5. Focus on healthy patterns.
Since I'm prone to postpartum depression, I really need to focus on getting adequate sleep, eating nutritious food and getting some activity when it's appropriate.

6. Giving myself grace and loving my family well.
Just as above, it's more important for me to be a source of love and security to my family even if the house is in a bit of chaos for a while. And it's so important to remember that I live under a gracious God! Life will gain a normalcy and pattern once again.

Whew. I feel better having just written down these things that have been floating in my brain. Time to actually put it into practice.

2 comments:

Anonymous said...

Wow, this reminds me so much of me! LOL It takes me at least 6 months to get fully back into the swing of things after having a baby (well, with 2 or more. The first was my easiest).

But, I, too, remember wanting to get right back to it. I was so tired of not getting as much done as I wanted while pregnant, that once that baby came out, I got back to it as soon as I possibly could. However, with the "baby blues" hitting me hard, I was never satisfied with what I accomplished. I always thought I should've been able to do more.

I just struggle with letting things go...even for a higher purpose.
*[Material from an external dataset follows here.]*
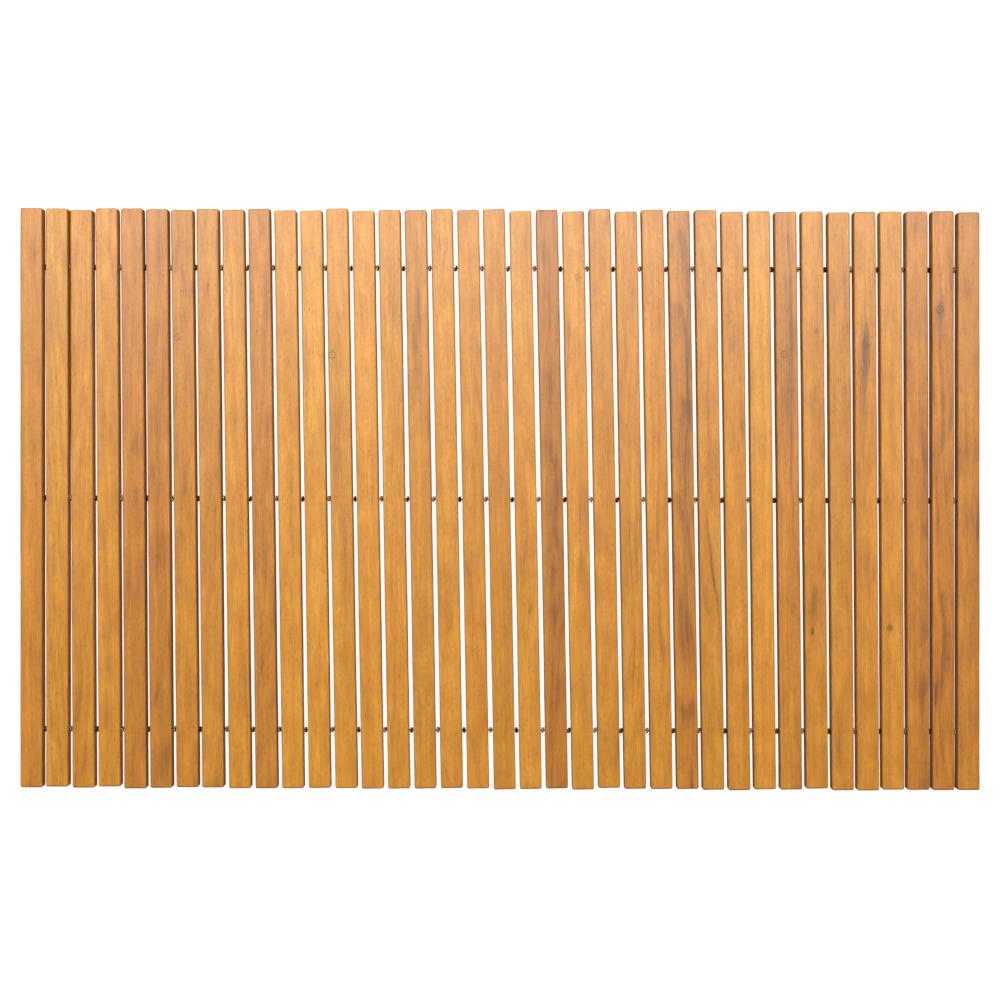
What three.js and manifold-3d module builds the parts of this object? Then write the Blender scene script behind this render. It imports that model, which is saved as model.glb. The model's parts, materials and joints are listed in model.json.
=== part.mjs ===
// Slatted wooden bath mat: loose slats strung side by side on three knotted cords.
// Millimetres. +X runs from slat to slat, +Y along each slat, +Z up from the floor.
// The knots between slats keep the drying gaps open and act as the hinges when the mat is rolled up.
import * as THREE from "three";
import { mergeVertices } from "three/addons/utils/BufferGeometryUtils.js";
import Module from "manifold-3d";

const wasm = await Module();
wasm.setup();
const { Manifold, Mesh: SolidMesh } = wasm;

// Slats
const SLAT_COUNT = 37;
const SLAT_LENGTH = 500;
const SLAT_WIDTH = 19;
const SLAT_THICKNESS = 12;
const EDGE_RADIUS = Math.min(1.5, SLAT_THICKNESS / 5);
const CORNER_RADIUS = EDGE_RADIUS + 0.8;

// Drying gaps, set by the knots: the first and last few were pulled tighter than the rest.
const GAP = 3.7;
const TIGHT_GAP = (GAP * 5) / 6;
const TIGHT_AT_START = 7;
const TIGHT_AT_END = 5;

// How the slats lie: upright at the two ends, leaning most in the middle, with rows that run off square.
const LEAN_MAX = THREE.MathUtils.degToRad(1.05);
const ROW_SKEW = 1.3;

// Cords, knots and the holes they run in
const CORD_DIAMETER = 1.2;
const KNOT_DIAMETER = 3 * CORD_DIAMETER;
const KNOT_CLEARANCE = 0.3;
const KNOT_SHOULDER = 0.24;
const HOLE_CLEARANCE = 0.55;
const HOLE_DIAMETER = CORD_DIAMETER + 2 * HOLE_CLEARANCE;
const ROW_INSET = SLAT_LENGTH / 10;
const ROW_HEIGHT = SLAT_THICKNESS / 2;

// End pockets: a counterbore in each end slat that hides the cord's last knot
const POCKET_CLEARANCE = 0.7;
const POCKET_DIAMETER = KNOT_DIAMETER + 2 * POCKET_CLEARANCE;
const POCKET_DEPTH = SLAT_WIDTH * 0.28;
const STOPPER_RECESS = 0.4;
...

I always have trouble seeing that "higher purpose". If I have another baby, I am going to have to come back here and take your advice!

My husband and I would love more, but we each have our "things" holding us back. :( There is just too much uncertainty in the times we're living in, and I'm really not ready to be pregnant any time soon, lol.

Thanks for sharing!

Erin said...

Wow, Brianna, what great lists! I, too, tend to jump from the gate at full speed and then crash and burn. This time around has been the hardest, hands down, probably for that very reason. Learning to really ask for help, and accept it when offered, is something that the Lord is really teaching me - its body ministry, after all! The wisdom God has given you will definitely bless you as the time comes! (I'm so excited that it is quickly approaching!)